What you will do :: Copy each line of the records that contains the word "lifts".
════════════════════
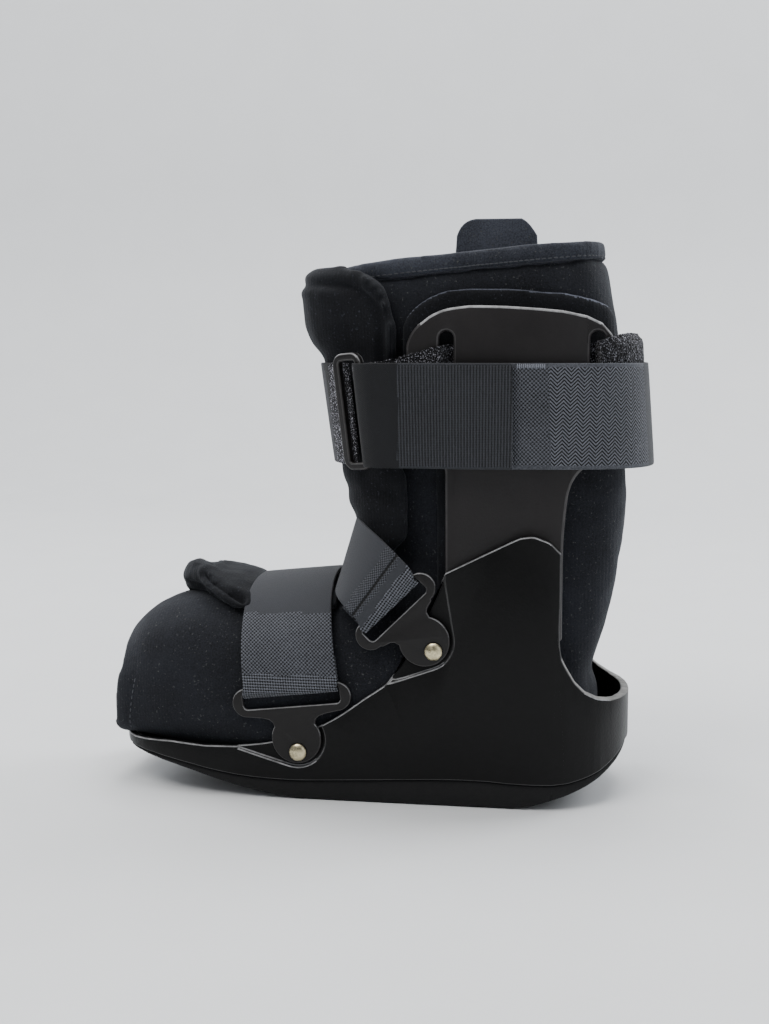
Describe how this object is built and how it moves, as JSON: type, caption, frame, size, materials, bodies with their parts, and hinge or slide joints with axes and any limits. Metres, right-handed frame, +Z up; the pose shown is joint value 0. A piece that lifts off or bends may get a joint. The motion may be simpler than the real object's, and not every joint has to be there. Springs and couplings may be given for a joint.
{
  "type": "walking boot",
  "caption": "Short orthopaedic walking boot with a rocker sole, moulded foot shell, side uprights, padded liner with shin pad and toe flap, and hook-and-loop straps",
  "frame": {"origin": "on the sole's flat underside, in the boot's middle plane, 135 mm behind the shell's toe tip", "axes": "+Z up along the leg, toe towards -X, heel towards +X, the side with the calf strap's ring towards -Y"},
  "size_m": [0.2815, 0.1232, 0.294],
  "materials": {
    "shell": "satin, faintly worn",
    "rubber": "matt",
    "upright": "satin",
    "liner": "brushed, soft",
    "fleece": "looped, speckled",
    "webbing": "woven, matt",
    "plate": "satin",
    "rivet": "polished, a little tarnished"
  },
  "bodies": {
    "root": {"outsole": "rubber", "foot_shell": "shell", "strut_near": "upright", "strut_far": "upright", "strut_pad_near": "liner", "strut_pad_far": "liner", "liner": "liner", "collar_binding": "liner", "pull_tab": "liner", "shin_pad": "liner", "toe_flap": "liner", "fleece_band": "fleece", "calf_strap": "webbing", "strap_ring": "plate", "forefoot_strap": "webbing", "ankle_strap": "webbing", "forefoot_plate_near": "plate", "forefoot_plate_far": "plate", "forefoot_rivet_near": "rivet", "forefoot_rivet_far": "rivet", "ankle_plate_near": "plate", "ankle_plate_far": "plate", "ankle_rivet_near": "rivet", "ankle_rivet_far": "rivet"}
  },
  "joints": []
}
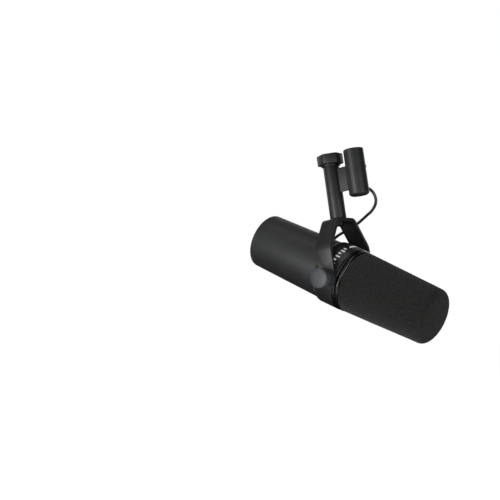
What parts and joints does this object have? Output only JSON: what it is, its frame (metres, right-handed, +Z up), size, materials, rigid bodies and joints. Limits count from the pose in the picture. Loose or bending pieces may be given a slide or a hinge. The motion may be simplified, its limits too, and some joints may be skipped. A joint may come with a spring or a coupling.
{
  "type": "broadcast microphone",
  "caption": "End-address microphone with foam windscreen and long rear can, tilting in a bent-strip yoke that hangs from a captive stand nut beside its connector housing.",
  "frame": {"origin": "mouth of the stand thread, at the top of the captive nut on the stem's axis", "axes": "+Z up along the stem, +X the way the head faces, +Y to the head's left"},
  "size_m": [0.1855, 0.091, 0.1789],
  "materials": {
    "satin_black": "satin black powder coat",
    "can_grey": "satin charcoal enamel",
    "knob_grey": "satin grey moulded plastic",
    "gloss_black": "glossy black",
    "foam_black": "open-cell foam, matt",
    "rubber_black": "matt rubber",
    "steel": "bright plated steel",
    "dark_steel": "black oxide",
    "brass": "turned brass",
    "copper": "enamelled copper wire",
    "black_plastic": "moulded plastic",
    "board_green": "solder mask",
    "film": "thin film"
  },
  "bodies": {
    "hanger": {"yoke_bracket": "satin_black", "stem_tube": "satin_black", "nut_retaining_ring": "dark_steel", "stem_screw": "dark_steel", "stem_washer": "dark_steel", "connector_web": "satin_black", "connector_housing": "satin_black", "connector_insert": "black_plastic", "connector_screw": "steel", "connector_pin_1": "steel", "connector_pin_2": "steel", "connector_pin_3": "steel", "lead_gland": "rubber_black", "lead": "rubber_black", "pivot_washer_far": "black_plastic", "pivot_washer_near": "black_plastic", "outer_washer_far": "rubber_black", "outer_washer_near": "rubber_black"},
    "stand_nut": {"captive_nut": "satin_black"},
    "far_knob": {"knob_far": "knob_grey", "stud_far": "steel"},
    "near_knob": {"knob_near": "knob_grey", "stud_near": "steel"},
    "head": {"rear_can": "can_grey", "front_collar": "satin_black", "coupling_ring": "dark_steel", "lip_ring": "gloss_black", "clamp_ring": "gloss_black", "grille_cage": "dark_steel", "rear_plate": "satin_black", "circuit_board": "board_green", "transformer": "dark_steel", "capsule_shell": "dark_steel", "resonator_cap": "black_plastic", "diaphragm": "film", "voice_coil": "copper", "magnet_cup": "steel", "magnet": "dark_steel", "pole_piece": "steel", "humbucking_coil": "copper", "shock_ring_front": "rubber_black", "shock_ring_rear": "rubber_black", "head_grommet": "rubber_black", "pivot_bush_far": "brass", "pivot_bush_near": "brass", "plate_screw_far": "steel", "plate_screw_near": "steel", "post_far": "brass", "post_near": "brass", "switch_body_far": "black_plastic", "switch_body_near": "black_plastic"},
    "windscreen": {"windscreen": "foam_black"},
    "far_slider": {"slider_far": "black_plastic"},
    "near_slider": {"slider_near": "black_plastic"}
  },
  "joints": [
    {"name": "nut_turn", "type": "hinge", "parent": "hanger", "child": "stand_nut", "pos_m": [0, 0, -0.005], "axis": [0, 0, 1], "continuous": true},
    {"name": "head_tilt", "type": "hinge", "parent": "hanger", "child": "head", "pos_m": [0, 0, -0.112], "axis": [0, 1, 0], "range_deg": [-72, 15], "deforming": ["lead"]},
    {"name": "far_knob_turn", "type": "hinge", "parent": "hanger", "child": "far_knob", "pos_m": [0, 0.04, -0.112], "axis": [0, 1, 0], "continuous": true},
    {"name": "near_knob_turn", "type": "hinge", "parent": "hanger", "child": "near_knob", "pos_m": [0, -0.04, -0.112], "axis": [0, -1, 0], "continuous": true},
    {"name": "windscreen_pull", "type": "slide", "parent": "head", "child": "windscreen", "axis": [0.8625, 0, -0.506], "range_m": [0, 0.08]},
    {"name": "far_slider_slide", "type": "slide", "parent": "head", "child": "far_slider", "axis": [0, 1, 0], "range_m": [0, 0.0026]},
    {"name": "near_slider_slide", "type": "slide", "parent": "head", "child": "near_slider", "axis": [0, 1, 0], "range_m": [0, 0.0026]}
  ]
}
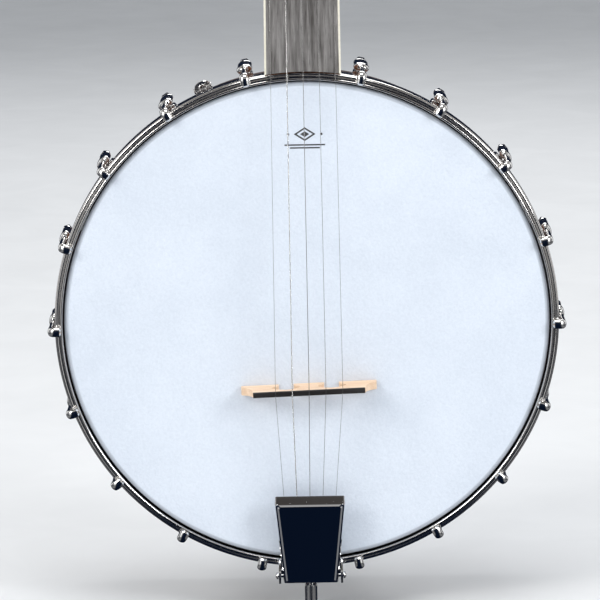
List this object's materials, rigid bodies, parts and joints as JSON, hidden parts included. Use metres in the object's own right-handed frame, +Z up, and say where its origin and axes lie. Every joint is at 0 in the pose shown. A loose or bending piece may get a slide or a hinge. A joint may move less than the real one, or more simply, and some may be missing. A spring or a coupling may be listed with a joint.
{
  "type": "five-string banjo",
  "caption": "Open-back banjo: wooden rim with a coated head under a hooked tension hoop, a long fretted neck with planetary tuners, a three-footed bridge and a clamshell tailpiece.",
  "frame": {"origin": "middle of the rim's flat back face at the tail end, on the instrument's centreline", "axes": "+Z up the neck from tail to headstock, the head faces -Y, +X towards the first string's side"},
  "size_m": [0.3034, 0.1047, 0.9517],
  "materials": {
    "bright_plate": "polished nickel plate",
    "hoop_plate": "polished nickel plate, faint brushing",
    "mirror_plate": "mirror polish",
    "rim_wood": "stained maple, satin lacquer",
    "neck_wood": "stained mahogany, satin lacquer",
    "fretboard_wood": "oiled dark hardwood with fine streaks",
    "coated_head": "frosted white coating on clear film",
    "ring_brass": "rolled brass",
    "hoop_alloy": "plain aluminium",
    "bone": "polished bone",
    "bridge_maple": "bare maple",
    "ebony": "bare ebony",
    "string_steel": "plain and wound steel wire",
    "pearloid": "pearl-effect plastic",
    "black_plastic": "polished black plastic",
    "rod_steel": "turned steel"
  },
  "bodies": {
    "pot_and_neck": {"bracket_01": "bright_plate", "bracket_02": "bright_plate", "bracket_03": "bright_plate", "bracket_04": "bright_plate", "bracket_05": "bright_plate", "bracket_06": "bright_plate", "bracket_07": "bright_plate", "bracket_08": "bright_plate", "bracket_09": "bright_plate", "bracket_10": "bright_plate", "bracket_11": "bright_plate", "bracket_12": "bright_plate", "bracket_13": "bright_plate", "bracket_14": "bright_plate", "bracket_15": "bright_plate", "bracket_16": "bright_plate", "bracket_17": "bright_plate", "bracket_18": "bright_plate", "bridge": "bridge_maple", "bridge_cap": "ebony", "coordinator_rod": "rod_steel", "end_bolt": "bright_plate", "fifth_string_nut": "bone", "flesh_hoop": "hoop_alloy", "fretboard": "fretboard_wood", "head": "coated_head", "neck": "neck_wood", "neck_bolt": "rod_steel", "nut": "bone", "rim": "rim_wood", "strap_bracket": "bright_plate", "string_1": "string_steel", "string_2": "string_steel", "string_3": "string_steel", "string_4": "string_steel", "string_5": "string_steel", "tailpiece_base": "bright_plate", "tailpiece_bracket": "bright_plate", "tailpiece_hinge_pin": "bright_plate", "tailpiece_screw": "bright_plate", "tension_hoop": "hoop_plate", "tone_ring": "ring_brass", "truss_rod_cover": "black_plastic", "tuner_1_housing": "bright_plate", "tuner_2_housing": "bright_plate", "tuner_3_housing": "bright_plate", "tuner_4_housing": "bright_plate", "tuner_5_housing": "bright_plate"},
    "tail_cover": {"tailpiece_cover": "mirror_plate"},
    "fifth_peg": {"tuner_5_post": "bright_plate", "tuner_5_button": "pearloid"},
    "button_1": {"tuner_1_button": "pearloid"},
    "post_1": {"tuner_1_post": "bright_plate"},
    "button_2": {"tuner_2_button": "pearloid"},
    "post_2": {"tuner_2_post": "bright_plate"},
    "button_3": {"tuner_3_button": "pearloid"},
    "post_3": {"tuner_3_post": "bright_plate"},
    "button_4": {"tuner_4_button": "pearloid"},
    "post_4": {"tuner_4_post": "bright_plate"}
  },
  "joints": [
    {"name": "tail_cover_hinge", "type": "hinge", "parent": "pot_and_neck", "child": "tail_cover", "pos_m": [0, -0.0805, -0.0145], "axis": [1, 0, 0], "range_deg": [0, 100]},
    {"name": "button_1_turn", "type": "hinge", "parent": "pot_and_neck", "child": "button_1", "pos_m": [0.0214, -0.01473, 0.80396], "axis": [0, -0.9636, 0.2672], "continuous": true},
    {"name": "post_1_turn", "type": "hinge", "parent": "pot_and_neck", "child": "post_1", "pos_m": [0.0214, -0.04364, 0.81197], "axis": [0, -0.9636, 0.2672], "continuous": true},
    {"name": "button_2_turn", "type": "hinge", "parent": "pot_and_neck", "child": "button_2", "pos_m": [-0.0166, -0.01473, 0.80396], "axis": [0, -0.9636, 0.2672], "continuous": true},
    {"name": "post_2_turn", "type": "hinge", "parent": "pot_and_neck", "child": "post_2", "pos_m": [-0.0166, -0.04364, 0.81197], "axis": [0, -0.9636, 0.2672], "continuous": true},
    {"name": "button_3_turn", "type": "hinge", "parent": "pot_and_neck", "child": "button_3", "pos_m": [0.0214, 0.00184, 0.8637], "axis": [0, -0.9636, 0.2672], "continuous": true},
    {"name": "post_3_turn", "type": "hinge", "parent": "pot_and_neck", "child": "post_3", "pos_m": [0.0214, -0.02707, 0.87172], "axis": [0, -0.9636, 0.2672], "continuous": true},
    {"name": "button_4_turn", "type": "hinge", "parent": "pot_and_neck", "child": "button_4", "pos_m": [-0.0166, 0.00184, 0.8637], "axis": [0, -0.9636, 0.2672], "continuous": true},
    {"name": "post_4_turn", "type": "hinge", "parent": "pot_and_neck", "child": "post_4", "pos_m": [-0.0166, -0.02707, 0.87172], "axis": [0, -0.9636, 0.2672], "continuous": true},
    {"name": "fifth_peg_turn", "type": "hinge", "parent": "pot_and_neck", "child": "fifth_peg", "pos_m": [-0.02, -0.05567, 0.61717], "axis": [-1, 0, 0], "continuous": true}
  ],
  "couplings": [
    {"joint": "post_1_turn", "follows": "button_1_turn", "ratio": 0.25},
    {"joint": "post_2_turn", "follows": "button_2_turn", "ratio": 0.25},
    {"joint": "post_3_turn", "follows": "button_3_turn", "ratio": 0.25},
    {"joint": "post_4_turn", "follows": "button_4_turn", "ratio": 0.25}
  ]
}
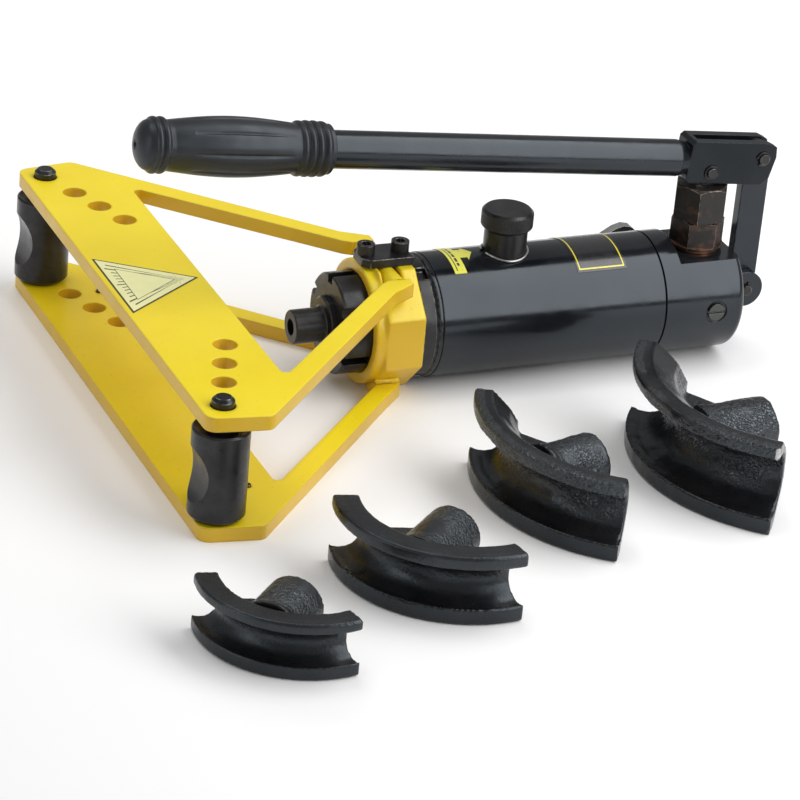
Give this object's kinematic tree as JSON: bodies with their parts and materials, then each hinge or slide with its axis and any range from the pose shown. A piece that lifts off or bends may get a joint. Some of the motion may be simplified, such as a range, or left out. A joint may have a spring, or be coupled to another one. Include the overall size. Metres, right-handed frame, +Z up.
════════════════════
Answer for this exercise ::
Describe how this object is built and how it moves, as JSON: type, caption, frame, size, materials, bodies with their parts, and hinge or slide joints with axes and any limits. Metres, right-handed frame, +Z up; the pose shown is joint value 0. A piece that lifts off or bends may get a joint. The motion may be simpler than the real object's, and not every joint has to be there. Springs and couplings may be given for a joint.
Give this object's kinematic tree as JSON: bodies with their parts and materials, then each hinge or slide with its axis and any range from the pose shown. A piece that lifts off or bends may get a joint. Some of the motion may be simplified, such as a range, or left out. A joint may have a spring, or be coupled to another one. Include the overall size. Metres, right-handed frame, +Z up.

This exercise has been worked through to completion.